Fawarseh and Edelman issued a new call for athletes. Israeli shot-putter Menachem Chen, sprinter Omer Katz, and CrossFit athlete Itamar Shprinz joined the reconstituted squad. Shprinz, now the team coach, was present at or near the robbery site, though it remains unclear whether he witnessed the theft.
Israel has never won a Winter Olympics medal, despite claiming 20 at the Summer Games. That’s unlikely to change this year. Nine Olympians and one Paralympian will represent Israel at Milan Cortina, competing in a geopolitical climate where Israel’s presence in international sports has sparked boycotts, bans, and protests over the Gaza war. At Friday’s opening ceremony in Milan, Israel’s delegation was met with scattered boos as they walked into San Siro stadium.
Security remains a paramount concern, just as it was at the 2024 Paris Summer Olympics. Eleven Israeli athletes were murdered by Palestinian terrorists at the 1972 Munich Games. The International Olympic Committee refused for 49 years to honor them at opening ceremonies, finally paying tribute at the delayed 2021 Tokyo Games. At December’s Olympic torch relay, Italian police stopped pro-Palestinian activists from disrupting the proceedings. More protests are expected in Milan and Cortina d’Ampezzo.
“We feel the responsibility on our shoulders and the privilege of continuing to fly the Israeli flag in every location, and global sport is an incredible opportunity for that,” Yael Arad, president of the Olympic Committee of Israel, told reporters in December. “We will be one of 90-something countries there, and we’re very proud of that.”
Israel is not a winter country.

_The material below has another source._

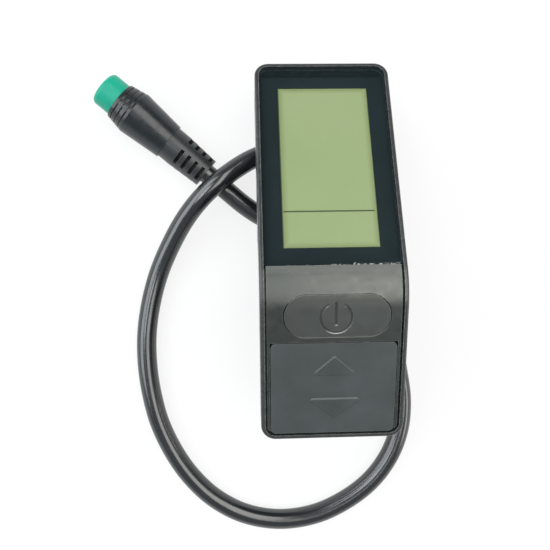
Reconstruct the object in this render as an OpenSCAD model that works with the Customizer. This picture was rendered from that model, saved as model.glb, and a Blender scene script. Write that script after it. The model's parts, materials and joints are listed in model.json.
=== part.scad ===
// Handlebar display for an electric bicycle, lying on its back on a table.
// A bent housing carries a screen and a keypad on both sides of a rounded ridge, a split
// clamp under the ridge holds the bar, and one cable ends in a round plug.
// The part stands on z = 0, x runs across it and +y runs towards the top of the screen.
// The display is drawn in its own frame: the ridge is the x axis, the screen is the plane z = 0
// on the +y side, and the keypad plane falls away on the other side. Depths count inwards from
// the front skin. device_pose() then lays it down on its clamp and its cable hood.

/* [Housing] */
// Overall width
body_w = 30; // [29:0.5:34]
// Length of the screen side, from the ridge to its far end
screen_len = 53.5; // [53:0.5:60]
// Length of the keypad side, from the ridge to its far end
keypad_len = 33; // [33:0.5:38]
// Angle between the screen and the keypad side
bend_angle = 35; // [33:1:37]
// Radius of the rounded ridge
ridge_r = 14; // [12:0.5:15]
// Thickness of the screen side
screen_t = 13.2; // [12.6:0.2:15]
// Thickness of the keypad side
keypad_t = 9; // [8.8:0.2:10.4]
// Corner radius seen from the front
corner_r = 3.1; // [2.9:0.1:3.6]
// Thickness of the housing's walls
wall_t = 1.6; // [1.5:0.1:1.8]
// Width of the raised rim around the front
rim_w = 0.9; // [0.7:0.05:1]
// Rounding of the rim's outer edge
rim_edge_r = 0.45; // [0.3:0.05:0.6]
// Rounding of the rear edges
rear_edge_r = 2.4; // [1.5:0.1:2.6]
// Depth of the joint between the front frame and the rear shell
seam_d = 5.2; // [5:0.1:5.4]

/* [Screen] */
// How far the lens lies below the rim
lens_recess = 0.2; // [0.1:0.05:0.3]
// Thickness of the lens
lens_t = 1.1; // [0.9:0.05:1.2]
// Thickness of the printed film under the lens
film_t = 0.1; // [0.08:0.02:0.16]
// Lower edge of the lens, from the ridge
lens_start = 5.1; // [5:0.1:6]
// Distance of the film's clear window from the housing's sides
window_side = 5; // [4.6:0.1:6]
// Lower edge of the window, from the ridge
window_start = 9.25; // [9:0.25:11]
// Distance of the window from the far end of the screen side
window_end = 5.85; // [5.75:0.1:9]
// Distance of the display glass from the housing's sides
lcd_side = 3.5; // [3.3:0.1:4]
// Distance of the display glass from the far end of the screen side
lcd_end = 5.2; // [5:0.1:5.6]
// Lower edge of the display glass, from the ridge
lcd_start = 7.1; // [7:0.1:7.3]
// Thickness of the display glass
lcd_t = 1.4; // [1.2:0.05:1.45]
// Thickness of the light guide behind it
guide_t = 1; // [0.8:0.05:1]

/* [Keypad] */
// How far the keypad cover lies below the rim
cover_recess = 0.25; // [0.15:0.05:0.3]
// Thickness of the keypad cover
cover_t = 1.1; // [0.9:0.05:1.1]
// Gap between the keypad cover and the rim
cover_gap = 0.45; // [0.3:0.05:0.6]
// Distance of the power key from the housing's sides
power_side = 4.2; // [4:0.1:6]
// How far the power key's middle lies to the right of the housing's middle
power_shift = 0.6; // [0:0.1:0.7]
// Height of the power key
power_h = 8.75; // [8:0.05:9.2]
// Upper edge of the power key, from the ridge
power_start = 1.45; // [1:0.05:1.6]
// Distance of the rocker key from the housing's sides
rocker_side = 2.05; // [2:0.05:3]
// Width of the cover between the two keys
key_bridge = 1.4; // [1.35:0.05:2]
// Distance of the rocker's switches from its two ends
switch_end = 3.825; // [3.525:0.1:4.225]
// Travel of the power key
key_travel = 0.3; // [0.2:0.02:0.3]
// Running gap around the keys
key_gap = 0.16; // [0.12:0.02:0.2]
// Diameter of the rocker's pin
pin_d = 1.5; // [1.3:0.1:1.5]

/* [Electronics] */
// Thickness of the circuit boards
board_t = 0.8; // [0.6:0.05:0.8]
// Distance of the main board from the housing's sides
main_board_side = 2.4; // [2.1:0.1:3]
// Distance of the keypad board from the housing's sides
key_board_side = 5.9; // [5.8:0.1:7]
// Footprint of a key switch
switch_w = 4.5; // [4:0.1:5]
// Height of a key switch's body
switch_h = 1.3; // [1.2:0.05:1.35]
// Diameter of a key switch's plunger
plunger_d = 1.8; // [1.4:0.1:2]

/* [Clamp] */
// Diameter of the handlebar that the clamp fits
bar_d = 22.2; // [21.8:0.1:23]
// Width of the clamp along the bar
clamp_w = 16; // [14:0.5:18]
// Radial thickness of the clamp
clamp_t = 5.2; // [5:0.1:6]
// Thickness of the rubber strip in the cap
liner_t = 0.8; // [0.6:0.1:1]
// Gap between the two halves of the clamp
split_gap = 0.6; // [0.4:0.1:1]
// Distance from the bar's axis to the clamp screws
clamp_screw_at = 14.6; // [14.5:0.1:15.4]
// Diameter of the clamp screws
clamp_screw_d = 3; // [2.5:0.1:3]

/* [Cable and plug] */
// Diameter of the cable
cable_d = 4.8; // [4.4:0.1:5]
// Length of the strain relief outside its hood
gland_len = 10.5; // [9:0.5:10.5]
// Diameter of the plug's widest ring
plug_d = 10.9; // [10:0.1:11.4]
// Diameter of the plug's rear grip
boot_d = 8.3; // [8:0.1:8.6]
// Length of the slotted boot
boot_len = 11.6; // [11:0.2:12.4]
// Length of the plug's tapered body
plug_body_len = 14.7; // [13:0.1:17]
// Diameter of the coloured nose
nose_d = 8.3; // [7.8:0.1:8.6]
// How far the coloured nose stands out
nose_len = 5; // [4:0.1:6]
// Number of contacts
contact_n = 5; // [3:1:6]

/* [Hidden] */
$fn = 64;

// Reach of cutters past the faces that they cut
overrun = 2;
// Reach of outlines that other shapes trim
reach = 90;
// Overlap of shapes that become one solid
weld = 0.2;
// Gap between pieces that rest on each other
seat_gap = 0.05;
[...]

It doesn’t specialize in snow sports. But this bobsled team—Orthodox Jews, Druze, athletes who learned their sport from YouTube and Instagram direct messages, men who traded military service for Olympic dreams and then traded back—proves that the absence of mountains doesn’t mean the absence of will. They’ve been robbed, rejected, and relegated to the margins. And they’re still pushing that sled down the ice, still flying the blue and white flag in the frigid wind, still refusing to accept that a desert nation has no place on a frozen track.